# TRESER on eBay



## URQ (Mar 19, 2004)

http://cgi.ebay.com/ebaymotors...&rd=1


----------



## nuugen (Jan 2, 2002)

*Re: TRESER on eBay (URQ)*

I WANT a replica of that body kit!!!
Although I would have that huge notch in the front bumper filled in, that is the only prob I see, and I even like the wing....


----------



## nuugen (Jan 2, 2002)

*Re: TRESER on eBay (nuugen)*


----------



## sciroccohp (Jan 29, 2003)

*Re: TRESER on eBay (nuugen)*

I agree, I like the kit, don't need the wing on the avant though


----------



## PerL (Jan 9, 2001)

*Re: TRESER on eBay (sciroccohp)*

There is a German company that still makes some of the Treser parts today, now under the name Beutlich. The body kit shown on this 5k is not shown, but it's still worth a look, it's literally a walk down memory lane








http://www.beutlich.de/
Btw, German text only


----------



## StormChaser (Jan 3, 2000)

*Re: TRESER on eBay (PerL)*

Why they would do a Treser conversion on a FWD non-turbo 5000 is beyond me...







If it were a turbo quattro, I would have gladly bid on it. Oh, wonder that the reserve was? Biddign went to over $3,000...which seems like a LOT for a FWD non-turno 5000 with a bunch of add-on enhancements that so nothing for perfomance. Seriously, this Treser is the german equivelent of r 1 c e ...may call it kraut?


----------



## yawdi (Jan 28, 2005)

Decent kit for the Avant on that site. Shame i cant understand german for the life of me.


----------



## jordanvw (Jan 8, 2001)

*Re: TRESER on eBay (duandcc)*


_Quote, originally posted by *duandcc* »_Why they would do a Treser conversion on a FWD non-turbo 5000 is beyond me...
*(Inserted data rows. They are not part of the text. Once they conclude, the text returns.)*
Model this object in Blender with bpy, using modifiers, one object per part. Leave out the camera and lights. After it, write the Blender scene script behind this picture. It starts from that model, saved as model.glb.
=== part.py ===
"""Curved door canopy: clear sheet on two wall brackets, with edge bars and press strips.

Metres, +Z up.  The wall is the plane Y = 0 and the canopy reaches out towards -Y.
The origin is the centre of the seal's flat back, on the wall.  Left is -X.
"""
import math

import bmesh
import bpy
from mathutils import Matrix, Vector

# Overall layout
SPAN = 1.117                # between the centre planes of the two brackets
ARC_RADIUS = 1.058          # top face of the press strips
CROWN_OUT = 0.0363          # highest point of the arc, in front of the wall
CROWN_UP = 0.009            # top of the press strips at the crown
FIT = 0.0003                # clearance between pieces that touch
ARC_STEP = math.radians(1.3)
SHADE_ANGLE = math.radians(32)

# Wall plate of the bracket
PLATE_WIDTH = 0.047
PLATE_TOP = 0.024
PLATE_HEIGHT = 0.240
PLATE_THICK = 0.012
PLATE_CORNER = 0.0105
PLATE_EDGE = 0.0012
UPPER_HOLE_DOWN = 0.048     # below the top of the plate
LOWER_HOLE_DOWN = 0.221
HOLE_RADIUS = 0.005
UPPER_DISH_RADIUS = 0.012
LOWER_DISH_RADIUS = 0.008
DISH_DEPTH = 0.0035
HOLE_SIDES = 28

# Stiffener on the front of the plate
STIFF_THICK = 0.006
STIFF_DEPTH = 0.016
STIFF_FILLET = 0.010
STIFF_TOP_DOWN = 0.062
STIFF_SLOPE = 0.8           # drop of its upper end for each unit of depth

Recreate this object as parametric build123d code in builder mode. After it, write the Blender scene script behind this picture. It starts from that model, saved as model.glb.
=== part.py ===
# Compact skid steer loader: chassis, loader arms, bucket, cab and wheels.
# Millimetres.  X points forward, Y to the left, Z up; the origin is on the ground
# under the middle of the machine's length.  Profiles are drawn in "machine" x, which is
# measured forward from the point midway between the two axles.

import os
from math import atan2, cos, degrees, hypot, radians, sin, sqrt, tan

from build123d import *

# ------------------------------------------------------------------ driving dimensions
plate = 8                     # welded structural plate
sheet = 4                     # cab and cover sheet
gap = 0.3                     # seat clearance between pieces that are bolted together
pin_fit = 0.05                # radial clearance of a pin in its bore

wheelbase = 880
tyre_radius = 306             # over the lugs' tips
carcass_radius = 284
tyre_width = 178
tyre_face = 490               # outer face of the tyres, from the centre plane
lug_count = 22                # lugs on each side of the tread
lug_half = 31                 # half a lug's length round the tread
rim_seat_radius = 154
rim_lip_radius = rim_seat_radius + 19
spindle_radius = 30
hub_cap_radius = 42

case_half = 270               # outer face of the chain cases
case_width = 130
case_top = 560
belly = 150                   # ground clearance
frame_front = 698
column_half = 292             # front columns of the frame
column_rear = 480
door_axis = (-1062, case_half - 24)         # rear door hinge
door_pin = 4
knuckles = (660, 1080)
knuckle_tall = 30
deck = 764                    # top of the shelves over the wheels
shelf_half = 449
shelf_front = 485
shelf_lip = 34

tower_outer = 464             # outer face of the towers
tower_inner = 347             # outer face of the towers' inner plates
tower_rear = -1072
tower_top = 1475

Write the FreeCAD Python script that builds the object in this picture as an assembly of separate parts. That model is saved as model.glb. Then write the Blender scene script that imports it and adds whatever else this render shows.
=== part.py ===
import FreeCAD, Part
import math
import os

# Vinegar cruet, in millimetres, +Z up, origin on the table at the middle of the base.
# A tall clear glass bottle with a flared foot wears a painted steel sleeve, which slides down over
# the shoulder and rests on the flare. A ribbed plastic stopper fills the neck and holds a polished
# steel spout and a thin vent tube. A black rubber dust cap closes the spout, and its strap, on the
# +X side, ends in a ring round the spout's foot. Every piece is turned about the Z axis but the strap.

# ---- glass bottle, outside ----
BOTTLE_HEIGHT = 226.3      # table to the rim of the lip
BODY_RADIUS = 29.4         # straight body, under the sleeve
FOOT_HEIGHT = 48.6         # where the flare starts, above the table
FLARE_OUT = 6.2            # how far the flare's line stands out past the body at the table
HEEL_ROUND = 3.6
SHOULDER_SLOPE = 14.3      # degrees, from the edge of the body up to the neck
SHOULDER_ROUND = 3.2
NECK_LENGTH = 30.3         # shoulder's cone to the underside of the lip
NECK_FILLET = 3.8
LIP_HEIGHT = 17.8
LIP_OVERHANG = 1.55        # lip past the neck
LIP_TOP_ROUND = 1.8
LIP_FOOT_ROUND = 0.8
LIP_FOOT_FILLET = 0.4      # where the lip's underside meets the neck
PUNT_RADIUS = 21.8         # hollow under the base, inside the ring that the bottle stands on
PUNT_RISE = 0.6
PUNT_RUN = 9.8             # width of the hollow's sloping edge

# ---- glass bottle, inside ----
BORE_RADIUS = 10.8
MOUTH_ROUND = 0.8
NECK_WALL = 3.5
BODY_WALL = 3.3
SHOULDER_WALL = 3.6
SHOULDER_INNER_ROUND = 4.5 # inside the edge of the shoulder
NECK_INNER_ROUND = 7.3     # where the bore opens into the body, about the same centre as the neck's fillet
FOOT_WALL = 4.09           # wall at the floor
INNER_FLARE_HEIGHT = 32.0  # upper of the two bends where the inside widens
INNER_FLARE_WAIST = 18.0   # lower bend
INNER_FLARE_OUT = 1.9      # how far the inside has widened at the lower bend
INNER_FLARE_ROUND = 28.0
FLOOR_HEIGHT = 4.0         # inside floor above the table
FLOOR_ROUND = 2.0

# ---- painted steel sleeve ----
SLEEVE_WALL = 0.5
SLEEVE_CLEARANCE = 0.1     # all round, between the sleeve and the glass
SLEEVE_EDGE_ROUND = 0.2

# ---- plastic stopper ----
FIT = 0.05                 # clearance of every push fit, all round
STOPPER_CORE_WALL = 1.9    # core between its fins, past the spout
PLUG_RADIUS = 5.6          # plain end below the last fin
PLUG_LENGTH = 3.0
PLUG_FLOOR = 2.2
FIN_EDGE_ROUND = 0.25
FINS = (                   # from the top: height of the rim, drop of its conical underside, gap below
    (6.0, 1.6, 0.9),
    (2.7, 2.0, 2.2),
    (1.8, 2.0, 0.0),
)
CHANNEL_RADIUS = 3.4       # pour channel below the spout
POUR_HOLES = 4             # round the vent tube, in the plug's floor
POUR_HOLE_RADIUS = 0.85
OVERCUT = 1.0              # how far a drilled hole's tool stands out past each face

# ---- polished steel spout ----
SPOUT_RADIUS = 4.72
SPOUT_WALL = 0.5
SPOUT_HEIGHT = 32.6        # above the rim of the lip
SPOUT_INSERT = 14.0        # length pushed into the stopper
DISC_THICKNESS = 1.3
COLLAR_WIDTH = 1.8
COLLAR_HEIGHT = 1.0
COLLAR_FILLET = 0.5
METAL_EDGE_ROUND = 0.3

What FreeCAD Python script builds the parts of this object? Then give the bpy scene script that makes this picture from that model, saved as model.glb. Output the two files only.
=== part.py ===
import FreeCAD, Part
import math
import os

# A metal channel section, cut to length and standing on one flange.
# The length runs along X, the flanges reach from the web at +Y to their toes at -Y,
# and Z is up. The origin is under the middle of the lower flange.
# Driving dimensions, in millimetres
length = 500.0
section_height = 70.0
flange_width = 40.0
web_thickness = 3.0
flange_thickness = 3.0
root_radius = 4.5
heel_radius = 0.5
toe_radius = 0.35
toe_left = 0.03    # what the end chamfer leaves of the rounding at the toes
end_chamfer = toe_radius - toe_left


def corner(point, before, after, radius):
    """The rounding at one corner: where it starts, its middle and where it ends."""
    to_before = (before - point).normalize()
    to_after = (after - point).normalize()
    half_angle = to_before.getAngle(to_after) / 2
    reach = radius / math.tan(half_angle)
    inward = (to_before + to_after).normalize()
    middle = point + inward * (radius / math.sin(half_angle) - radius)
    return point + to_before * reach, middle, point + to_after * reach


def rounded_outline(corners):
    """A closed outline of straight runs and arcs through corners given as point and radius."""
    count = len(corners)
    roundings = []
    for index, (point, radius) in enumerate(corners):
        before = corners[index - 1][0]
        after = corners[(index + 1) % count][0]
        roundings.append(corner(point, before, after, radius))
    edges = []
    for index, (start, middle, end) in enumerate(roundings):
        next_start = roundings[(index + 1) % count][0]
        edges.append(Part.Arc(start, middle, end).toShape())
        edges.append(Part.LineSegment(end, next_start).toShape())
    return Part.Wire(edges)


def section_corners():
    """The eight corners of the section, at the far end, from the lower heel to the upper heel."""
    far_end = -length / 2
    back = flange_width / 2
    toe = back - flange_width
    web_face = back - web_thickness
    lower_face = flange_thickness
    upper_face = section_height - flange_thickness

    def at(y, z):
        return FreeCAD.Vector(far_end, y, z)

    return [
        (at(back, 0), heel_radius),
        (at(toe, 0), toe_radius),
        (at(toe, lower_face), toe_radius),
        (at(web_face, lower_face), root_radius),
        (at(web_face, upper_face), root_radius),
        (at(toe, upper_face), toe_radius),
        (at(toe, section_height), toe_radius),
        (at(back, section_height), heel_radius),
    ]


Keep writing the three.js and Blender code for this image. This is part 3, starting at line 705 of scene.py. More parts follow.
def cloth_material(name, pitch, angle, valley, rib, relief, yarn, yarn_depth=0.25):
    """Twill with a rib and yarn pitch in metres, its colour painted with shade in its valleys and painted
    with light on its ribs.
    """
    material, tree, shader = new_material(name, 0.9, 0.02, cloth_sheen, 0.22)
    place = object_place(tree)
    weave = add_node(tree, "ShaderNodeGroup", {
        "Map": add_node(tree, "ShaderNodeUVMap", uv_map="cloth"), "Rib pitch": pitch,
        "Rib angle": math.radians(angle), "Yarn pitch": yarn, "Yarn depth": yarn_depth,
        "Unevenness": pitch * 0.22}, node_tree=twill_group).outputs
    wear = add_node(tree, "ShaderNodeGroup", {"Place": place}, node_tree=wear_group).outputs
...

If it were a turbo quattro, I would have gladly bid on it. Oh, wonder that the reserve was? Biddign went to over $3,000...which seems like a LOT for a FWD non-turno 5000 with a bunch of add-on enhancements that so nothing for perfomance. Seriously, this Treser is the german equivelent of r 1 c e ...may call it kraut?

that black treser IS a turbo. its just not a quattro. they made 5spd FWD turbos '86-87. i used to own a '86 5kT 5speed. fun car..fast as hell without all the heavy quattro stuff..


----------



## StormChaser (Jan 3, 2000)

*Re: TRESER on eBay (jordanvw)*

Yeah, you're right. It's back on E-Bay again. I replied to your q-list post. That dude is smokin' crack if he thinks he's gonna get anywhere near his Buy It 
Now price: US $14,500.00 He's had it on E-bay several times and it has never 
gotten to the reserve, whatever that rediculous amount is. Frankly, I'm shocked 
it has gotten as high as it is: Current bid: US $3,117.00 (Reserve not met). 
I mean, yeah, 56xxx miles is nice and low and it is in very good condition and 
quite rare, but it's a FWD turbo. Treser started with the least desireable 
5000 turbo made and then added a bunch of stuff that only changes the appearnace, 
does nothing for performance. OK, maybe not least desireable, at least it 
doesn't have the terrible 3-spd auto tranie. I'd consider it for $3,000 but not 
much more...


----------



## nuugen (Jan 2, 2002)

*Re: TRESER on eBay (duandcc)*

YEp, good luck getting 15k for a fwd 5kt w/a body kit on it







rare or not...
And sorry but the kits on that site are hideous, at least the grille is, looks like an OldsmoBuick:


----------